Nowadays, the most diverse species of crocodile are found in northern South America and Southeast Asia: As many as six species of alligator and four true crocodiles exist, although no more than two or three ever live alongside one another at the same time.
It was a different story nine to about five million years ago, however, when a total of 14 different crocodile species existed and at least seven of them occupied the same area at the same time, international team headed by paleontologists Marcelo Sanchez and Torsten Scheyer from the University of Zurich have found.
The deltas of the Amazonas and the Urumaco, a river on the Gulf of Venezuela that no longer exists, boasted an abundance of extremely diverse, highly specialised species of crocodile that has remained unparallelled ever since.
As Sanchez and his team reveal, Venezuela's fossils include all the families of crocodile species that still exist all over the world today.
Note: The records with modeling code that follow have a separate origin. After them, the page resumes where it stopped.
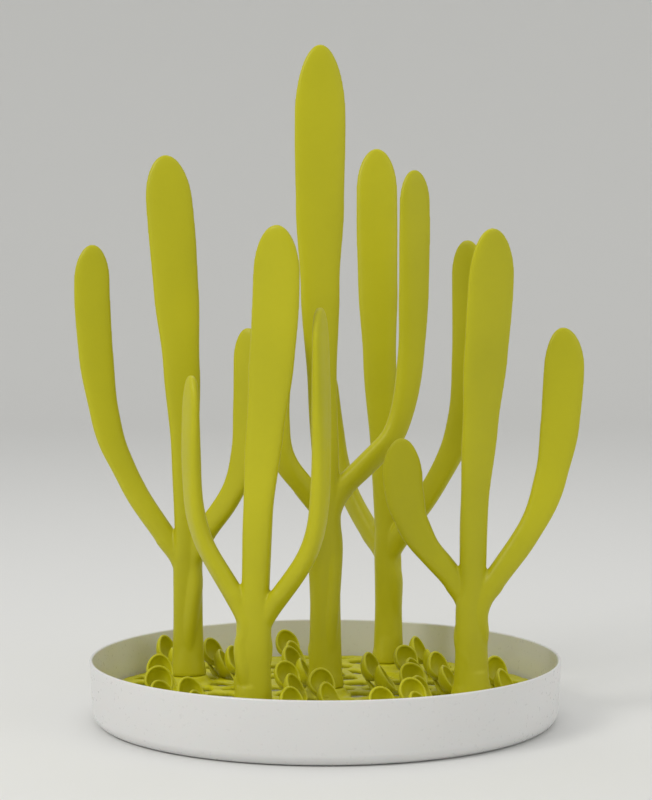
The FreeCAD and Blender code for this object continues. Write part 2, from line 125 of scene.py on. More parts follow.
def tube(rings, cap0=True, cap1=True):
    """Verts and faces of a closed tube through rings of equal point counts."""
    n = len(rings[0])
    verts = [p for r in rings for p in r]
    faces = []
    for i in range(len(rings) - 1):
        a, b = i * n, (i + 1) * n
        for k in range(n):
            k2 = (k + 1) % n
            faces.append((a + k, a + k2, b + k2, b + k))
    if cap0:
        faces.append(tuple(reversed(range(n))))
    if cap1:
        m = (len(rings) - 1) * n
        faces.append(tuple(range(m, m + n)))
    return verts, faces


class Soup:
    def __init__(self):
        self.v, self.f = [], []

    def add(self, verts, faces):
        o = len(self.v)
        self.v += [tuple(float(c) * MM for c in p) for p in verts]
        self.f += [tuple(i + o for i in f) for f in faces]

    def obj(self, name):
        return mesh_object(name, self.v, self.f)


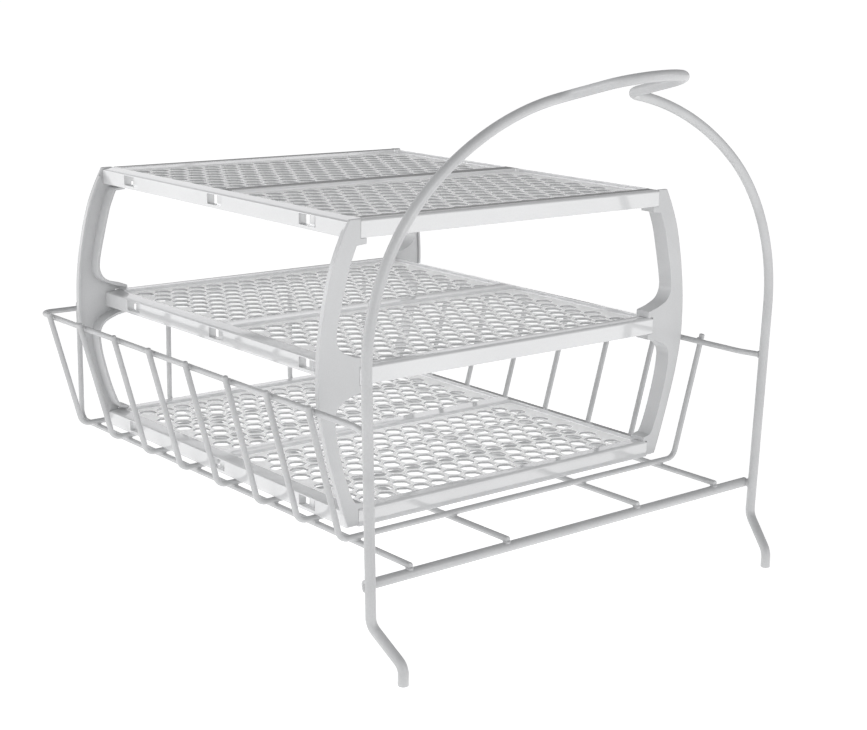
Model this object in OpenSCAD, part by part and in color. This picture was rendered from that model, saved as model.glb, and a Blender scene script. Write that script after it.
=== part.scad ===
// Shoe rack for a tumble dryer: a welded wire basket with a tall front hoop,
// holding a loose moulded tower of three perforated trays and four corner posts.
// Millimetres, +Z up, +Y runs from the hoop back into the drum.
// Origin: centre of the bounding box in X and Y, on the plane of the feet.

/* [Wire basket] */
// Diameter of the hoop and crossbar rod
rod_d = 7.5; // [6:0.5:9]
// Diameter of the basket wires
wire_d = 4.6; // [4:0.2:5]
// Half the width of the hoop between rod centres
hoop_half_w = 199.5; // [190:0.5:205]
// Height at which the hoop legs run into the arch
arch_z = 213.5; // [205:0.5:225]
// Height of the rim wire
rim_z = 169.2; // [160:0.2:175]
// Distance from the hoop back to the rear run of the rim
rim_back = 467.5; // [460:0.5:480]
// Forward offset of the feet from the hoop plane
foot_jog = 25.5; // [15:0.5:30]

/* [Top loop] */
// Half the width between the two legs of the loop
loop_half_w = 30; // [26:1:34]
// Length of the loop along its slope
loop_len = 70; // [60:1:90]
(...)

They include the Crocodylidae, the so-called true crocodiles, the Alligatoridae, which, besides the true alligators, also include caimans and the Gavialidae, which are characterised by their extremely long, thin snouts and are only found in Southeast Asia nowadays.
On account of the species' extremely different jaw shapes, the researchers are convinced that the different crocodilians were highly specialised feeders: With their pointed, slender snouts, the fossil gharials must have preyed on fish.
With its spherical teeth, however, Globidentosuchus brachyrostris most likely specialised in shellfish, snails or crabs. And giant crocodiles, which grew up to 12 meters long, fed on turtles, giant rodents and smaller crocodiles.
"There were no predators back then in South America that could have hunted the three-meter-long turtles or giant rodents. Giant crocodiles occupied this very niche," said Scheyer.